Fieldwork was carried out by CIFOR researchers and associates in Bolivia and
Vietnam. In Bolivia, a range of PES and PES-like initiatives were reviewed. The
results of this study have been recently published (Nina Robertson and Sven
Wunder, Fresh Tracks in the Forest: assessing incipient environmental services
initiatives in Bolivia, Center for International Forestry Research, Bogor,
Indonesia, 2005). CIFOR assisted a Bolivian NGO, Fundación Natura, in the
development of a pilot watershed protection payment scheme near Santa Cruz. A
number of suggestions were made for redesigning some of the management features
of the scheme, some of which have already been implemented with positive
outcomes. CIFOR also helped to develop a rapid hydrological assessment protocol,
to establish the link between water supply and upstream land use, so as to
provide an empirical underpinning for the PES agreement being negotiated with
downstream water users (see interim hydrology report). This approach has applications elsewhere.

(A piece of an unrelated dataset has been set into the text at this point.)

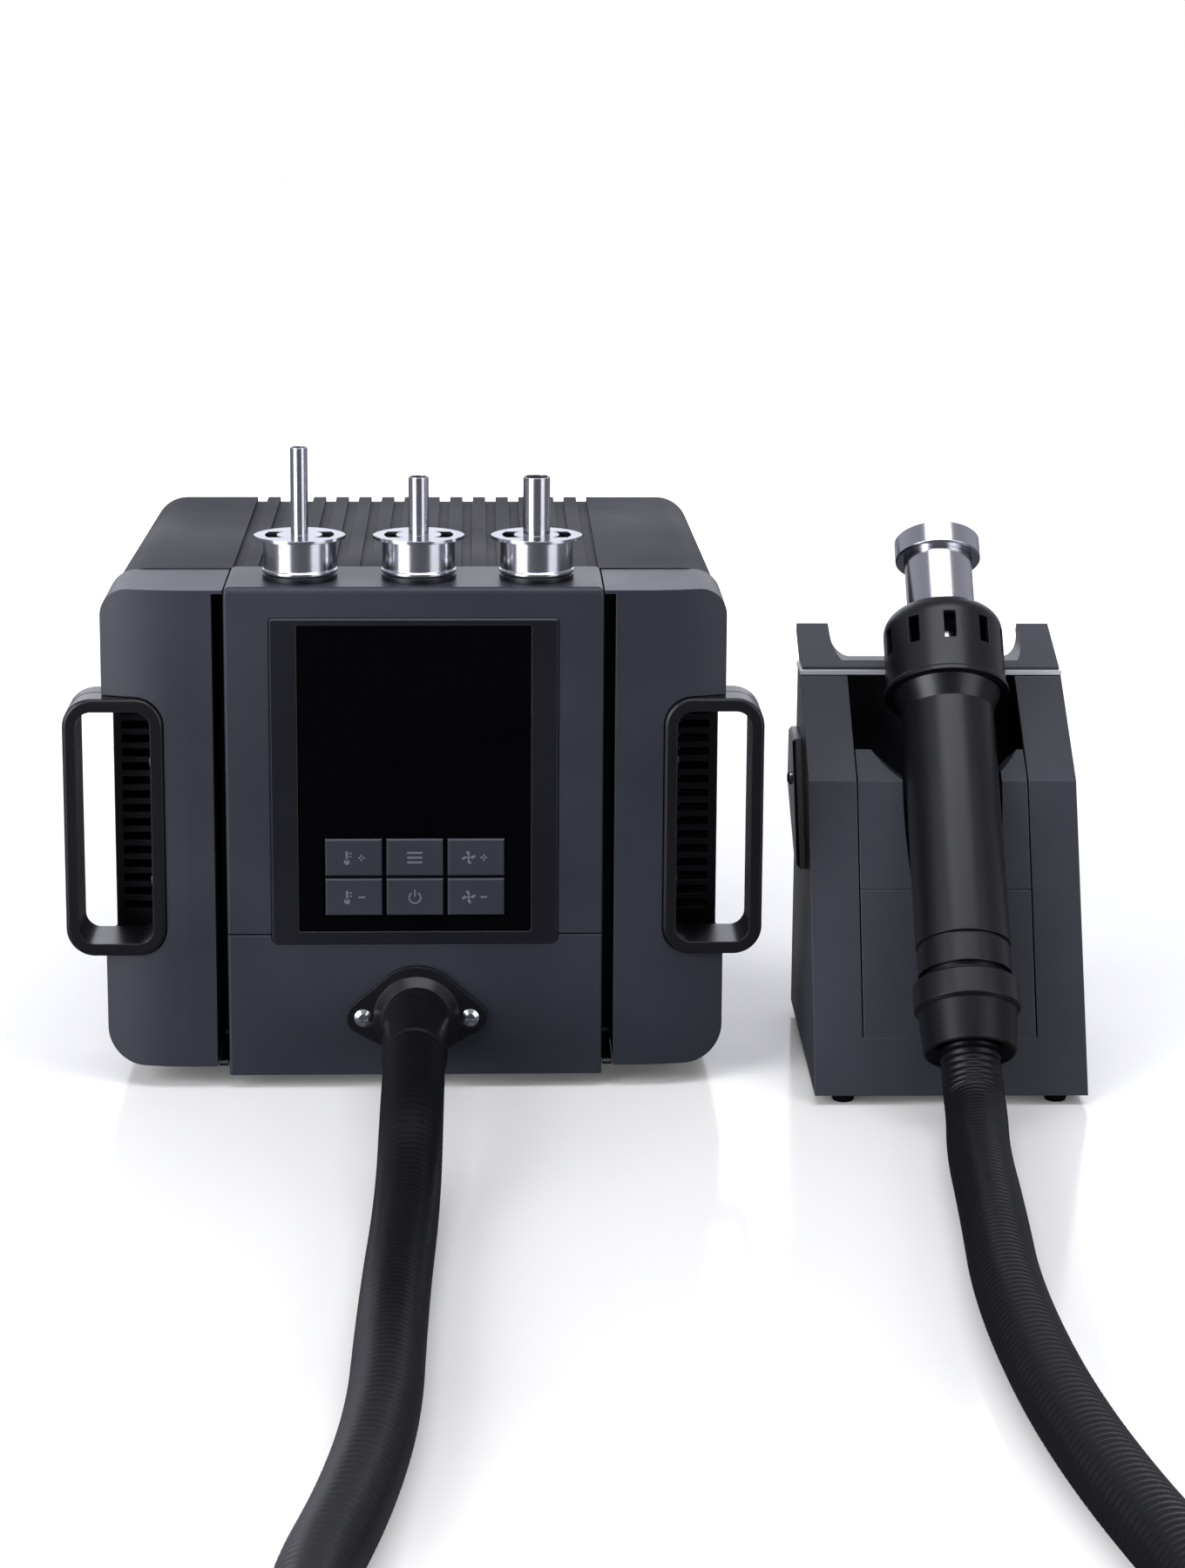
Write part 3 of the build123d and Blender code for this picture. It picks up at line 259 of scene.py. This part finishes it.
# Hose, with its route in millimetres of the station's frame
HOSE_DIAMETER = 23 * MM
RIB_PITCH = 3.4 * MM
RINGS_PER_RIB = 4
RIB_DEPTH = (0.12 * MM, 0.75 * MM)  # at the station and at the handset
RIB_CHANGE = (0.3, 0.8)  # the shares of the length between which the ribs deepen
HOSE_ROUTE = [
    (0.5, -52.0, 29.3),
    (0.5, -96.0, 29.3),
    (0.0, -148.0, 11.5),
    (-3.0, -236.0, 11.5),
    (-4.0, -345.0, 11.5),
    (-28.0, -457.0, 11.5),
    (-1.0, -530.0, 11.5),
    (61.0, -573.0, 11.5),
    (136.0, -573.0, 11.5),
    (198.0, -530.0, 11.5),
    (225.0, -457.0, 11.5),
    (201.0, -345.0, 11.5),
    (195.0, -240.0, 11.5),
    (201.0, -160.0, 11.5),
    (204.0, -105.0, 11.5),
    (208.9, -67.1, 11.5),
    (209.1, -52.0, 18.5),
    (209.2, -41.7, 30.8),
]


def spline_points(points):
    """Points along the NURBS line that has the given points as its control points."""
    curve = bpy.data.curves.new("route", "CURVE")
    curve.dimensions = "3D"
    spline = curve.splines.new("NURBS")
    spline.points.add(len(points) - 1)
    for control, point in zip(spline.points, points):
        control.co = (*point, 1)
    spline.order_u = 3
    spline.use_endpoint_u = True
    spline.resolution_u = 32
    route = bpy.data.objects.new("route", curve)
    bpy.context.scene.collection.objects.link(route)
    line = bpy.data.meshes.new_from_object(route.evaluated_get(bpy.context.evaluated_depsgraph_get()))
    found = [vertex.co.copy() for vertex in line.vertices]
    bpy.data.objects.remove(route)
    bpy.data.meshes.remove(line)
    return found


def walk(line, step):
    """Points at even steps along a line, each with the line's direction there."""
    steps = []
    wanted, passed = 0.0, 0.0
    for here, there in zip(line, line[1:]):
        run = (there - here).length
        while wanted <= passed + run:
            steps.append((here.lerp(there, (wanted - passed) / run), (there - here) / run))
            wanted += step
        passed += run
    steps.append((line[-1], (line[-1] - line[-2]).normalized()))
    return steps


def tube_mesh(name, steps, radii, sides=32):
    """A closed tube round a line: one ring of points for each step, of that step's radius."""
    shape = bmesh.new()
    across = steps[0][1].orthogonal().normalized()
    turns = [tau * side / sides for side in range(sides)]
    rings = []
    for (point, along), radius in zip(steps, radii):
        across = (across - along * across.dot(along)).normalized()
        up = along.cross(across)
        rings.append([shape.verts.new(point + (across * cos(t) + up * sin(t)) * radius) for t in turns])
    for first, second in zip(rings, rings[1:]):
        for side in range(sides):
            after = (side + 1) % sides
            shape.faces.new((first[side], first[after], second[after], second[side]))
    shape.faces.new(list(reversed(rings[0])))
    shape.faces.new(rings[-1])
    return finished(name, shape)


def make_hose():
    """The ribbed hose from the station's collar round to the handset, with ribs that deepen on the way."""
    line = spline_points([station_point(*point) for point in HOSE_ROUTE])
    steps = walk(line, RIB_PITCH / RINGS_PER_RIB)
    shallow, deep = RIB_DEPTH
    first, last = RIB_CHANGE
    radii = []
    for index in range(len(steps)):
        share = (index / len(steps) - first) / (last - first)
        depth = shallow + (deep - shallow) * min(1, max(0, share))
        radii.append(HOSE_DIAMETER / 2 - depth * (0.5 + 0.5 * cos(tau * index / RINGS_PER_RIB)))
    hose = tube_mesh("ribbed_hose", steps, radii)
    hose.data.materials.append(MATERIALS["rubber"])
    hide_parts("air_hose")
    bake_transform(hose)


# Key symbols, as outlines in millimetres about the middle of a key
SYMBOL_DEPTH = (0.12 * MM, 0.1 * MM)  # in front of the key's face and behind it
SIGN_REACH = 1.3  # half the length of a plus or minus sign's bars
SIGN_HALF = 0.32  # half their width
FAN_BLADE = [(0.4, -0.2), (1.5, -0.5), (2.6, 0.1), (2.5, 1.0), (1.4, 0.7)]
FAN_BLADES = 4


def bar(x0, z0, x1, z1):
    """A level or upright bar."""
    return [(x0, z0), (x1, z0), (x1, z1), (x0, z1)]


def disc(x, z, radius, sides=20):
    """A round dot."""
    return [(x + radius * cos(tau * n / sides), z + radius * sin(tau * n / sides)) for n in range(sides)]


def arc_band(x, z, radii, start, end, steps=24):
    """Part of a ring between two angles in degrees."""
    turns = [radians(start + (end - start) * n / steps) for n in range(steps + 1)]
    outer = [(x + radii[1] * cos(t), z + radii[1] * sin(t)) for t in turns]
    return outer + [(x + radii[0] * cos(t), z + radii[0] * sin(t)) for t in reversed(turns)]


def thermometer(x):
    """A thermometer: a bulb with a stem and two marks."""
    return [disc(x, -1.6, 1.15), bar(x - 0.45, -1.0, x + 0.45, 2.6), bar(x + 0.9, 0.2, x + 1.9, 0.7),
            bar(x + 0.9, 1.5, x + 1.9, 2.0)]


def fan(x):
    """A fan: four curved blades round a hub."""
    blades = []
    for index in range(FAN_BLADES):
        turn = tau * index / FAN_BLADES
        across, along = cos(turn), sin(turn)
        blades.append([(x + a * across - b * along, a * along + b * across) for a, b in FAN_BLADE])
    return [*blades, disc(x, 0, 0.6, 12)]


def minus(x):
    """A minus sign."""
    return [bar(x - SIGN_REACH, -SIGN_HALF, x + SIGN_REACH, SIGN_HALF)]


def plus(x):
    """A plus sign."""
    return [*minus(x), bar(x - SIGN_HALF, -SIGN_REACH, x + SIGN_HALF, SIGN_REACH)]


SYMBOLS = {
    "key_temp_up": thermometer(-2.6) + plus(3.0),
    "key_temp_down": thermometer(-2.6) + minus(3.0),
    "key_flow_up": fan(-2.8) + plus(3.0),
    "key_flow_down": fan(-2.8) + minus(3.0),
    "key_channel": [bar(-2.9, z - 0.4, 2.9, z + 0.4) for z in (-1.9, 0, 1.9)],
    "key_power": [arc_band(0, -0.2, (1.9, 2.5), 125, 415), bar(-SIGN_HALF, 0.2, SIGN_HALF, 3.0)],
}


def make_symbols():
    """Raised symbols on the key caps, each riding on its key."""
    for key, outlines in SYMBOLS.items():
        shape = bmesh.new()
        place = middle(key)
        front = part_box(key)[0].y
        for outline in outlines:
            levels = (front - SYMBOL_DEPTH[0], front + SYMBOL_DEPTH[1])
            solid(shape, [[(place.x + x * MM, y, place.z + z * MM) for x, z in outline] for y in levels])
        symbol = finished(key + "_symbol", shape, smooth=False)
        symbol.data.materials.append(MATERIALS["key_print"])
        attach(symbol, key + "_cap")


# Dark strips that close the slots between the front covers from below, in millimetres of the station's frame
SILL_X = (72.4, 76.1)
SILL_PROFILE = [(1.6, 8.8), (38.2, 8.8), (38.2, 25.0), (36.8, 25.0), (36.2, 12.0), (34.8, 10.6), (2.6, 10.6),
                (1.6, 9.8)]


def make_sills():
    """The two strips, one each side of the lower cover."""
    shape = bmesh.new()
    for side in (-1, 1):
        solid(shape, [[station_point(side * x, y, z) for y, z in SILL_PROFILE] for x in SILL_X])
    sills = finished("slot_sills", shape, smooth=False)
    sills.data.materials.append(MATERIALS["black_plastic"])
    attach(sills, "station")


# ---------------------------------------------------------------- floor and light
LIGHT_COLOUR = (0.91, 0.92, 1.0)
SOFT_BOXES = {  # place, the point it faces, size in metres and power in watts
    "left_box": ((-1.15, -1.05, 0.55), (0, 0, 0.12), (0.95, 1.3), 29),
    "right_box": ((1.2, -1.0, 0.55), (0, 0, 0.12), (0.9, 1.3), 10),
    "top_box": ((0.1, -0.45, 1.5), (0.05, 0, 0.1), (1.5, 0.6), 13),
    "back_box": ((0, 2.4, 0.95), (0, 0, 0.2), (3.2, 1.6), 19),
}
WHITE, BLACK = (1.0, 1.0, 1.0), (0.0, 0.0, 0.0)
WORLD_COLOUR = (0.86, 0.87, 1.0)
WORLD_FILL = (0.14, 0.55)  # in front of the object and behind it
FLOOR_REACH = 4  # metres
FLOOR_SEEN = (0.93, 0.92, 0.86)
FLOOR_BOUNCE = (0.30, 0.30, 0.32)  # for the light it throws back on the object
FLOOR_MIRRORED = (0.11, 0.11, 0.12)  # in the object's own reflections, so that the steel has dark stripes
FLOOR_GLOW = (0.35, 1.1, 0.07, 0.95)  # near and far distance in metres, and the light given off there
FLOOR_ROUGHNESS = 0.12
FLOOR_GLOSS = 0.35


def soft_box(name, place, aim, size, power):
    """A soft box at a place, pointed at another."""
    light = bpy.data.lights.new(name, "AREA")
    light.shape = "RECTANGLE"
    light.size, light.size_y = size
    light.energy = power
    light.color = LIGHT_COLOUR
    lamp = bpy.data.objects.new(name, light)
    bpy.context.scene.collection.objects.link(lamp)
    lamp.location = place
    lamp.rotation_euler = (Vector(aim) - Vector(place)).to_track_quat("-Z", "Y").to_euler()
    lamp.visible_camera = False


def make_world():
    """White to the camera and dim grey to everything else, so that the soft boxes shape the object."""
    world = bpy.data.worlds.new("studio")
    world.use_nodes = True
    nodes, links = world.node_tree.nodes, world.node_tree.links
    seen = nodes["Background"]
    seen.inputs["Color"].default_value = (*WHITE, 1)
    seen.inputs["Strength"].default_value = 1.0
    unseen = nodes.new("ShaderNodeBackground")
    unseen.inputs["Color"].default_value = (*WORLD_COLOUR, 1)
    direction = nodes.new("ShaderNodeSeparateXYZ")
    links.new(nodes.new("ShaderNodeTexCoord").outputs["Generated"], direction.inputs[0])
    fill = ranged(nodes, links, direction.outputs["Y"], -0.8, 0.8, *WORLD_FILL)
    links.new(fill, unseen.inputs["Strength"])
    ray = nodes.new("ShaderNodeLightPath")
    mix = nodes.new("ShaderNodeMixShader")
    links.new(ray.outputs["Is Camera Ray"], mix.inputs[0])
    links.new(unseen.outputs[0], mix.inputs[1])
    links.new(seen.outputs[0], mix.inputs[2])
    links.new(mix.outputs[0], nodes["World Output"].inputs["Surface"])
    bpy.context.scene.world = world
    bpy.context.scene.view_settings.view_transform = "Standard"


def make_floor():
    """A pale floor that turns as white as the room with distance, with a faint gloss."""
    shape = bmesh.new()
    bmesh.ops.create_grid(shape, x_segments=1, y_segments=1, size=FLOOR_REACH)
    floor = finished("floor", shape)
    paint = bpy.data.materials.new("floor_paint")
    paint.use_nodes = True
    nodes, links = paint.node_tree.nodes, paint.node_tree.links
    surface = nodes["Principled BSDF"]
    ray = nodes.new("ShaderNodeLightPath")
    seen = ray.outputs["Is Camera Ray"]
    unseen = colour_mix(nodes, links, ray.outputs["Is Glossy Ray"], FLOOR_BOUNCE, FLOOR_MIRRORED)
    links.new(colour_mix(nodes, links, seen, unseen, FLOOR_SEEN), surface.inputs["Base Color"])
    links.new(colour_mix(nodes, links, seen, BLACK, WHITE), surface.inputs["Emission Color"])
    distance = nodes.new("ShaderNodeVectorMath")
    distance.operation = "LENGTH"
    links.new(nodes.new("ShaderNodeTexCoord").outputs["Object"], distance.inputs[0])
    glow = ranged(nodes, links, distance.outputs["Value"], *FLOOR_GLOW)
    links.new(glow, surface.inputs["Emission Strength"])
    surface.inputs["Roughness"].default_value = FLOOR_ROUGHNESS
    surface.inputs["Specular IOR Level"].default_value = FLOOR_GLOSS
    floor.data.materials.append(paint)


make_camera()
make_world()
make_floor()
for box_name, settings in SOFT_BOXES.items():
    soft_box(box_name, *settings)
dress_nodes()
make_hose()
make_symbols()
make_sills()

Finally, two workshops on the potential of PES, organised jointly with our
Bolivian partner Fundación Natura, were held to present and discuss results with
Bolivian stakeholders in April 2006. One was designed as a half-day thematic
event at the Bolivian forestry congress in Santa Cruz, targeting mainly
professionals and academics. The second was held in La Paz, targeting actors in
the political arena and invited PES practitioners/ interestees from different
parts of Bolivia.
A similar survey of prototype PES schemes was conducted in Vietnam in
collaboration with Vietnamese partners from the University of Hué: “Payment is
good, control is better. Why payments for forest environmental services in
Vietnam have so far remained incipient”, by Sven Wunder, Bui Dung The and
Enrique Ibarra (download pdf
file CIFOR, 2005). The results of this study have been presented at a
workshop co-organized with the project Rewarding the Upland Poor for
Environmental Services (RUPES), led by the World Agroforestry Centre. The work
in Vietnam will continue through collaboration with RUPES and the Forest Science
Institute of Vietnam. The consortium is currently preparing a proposal to this
effect for the Vietnam Tropical Forest Fund.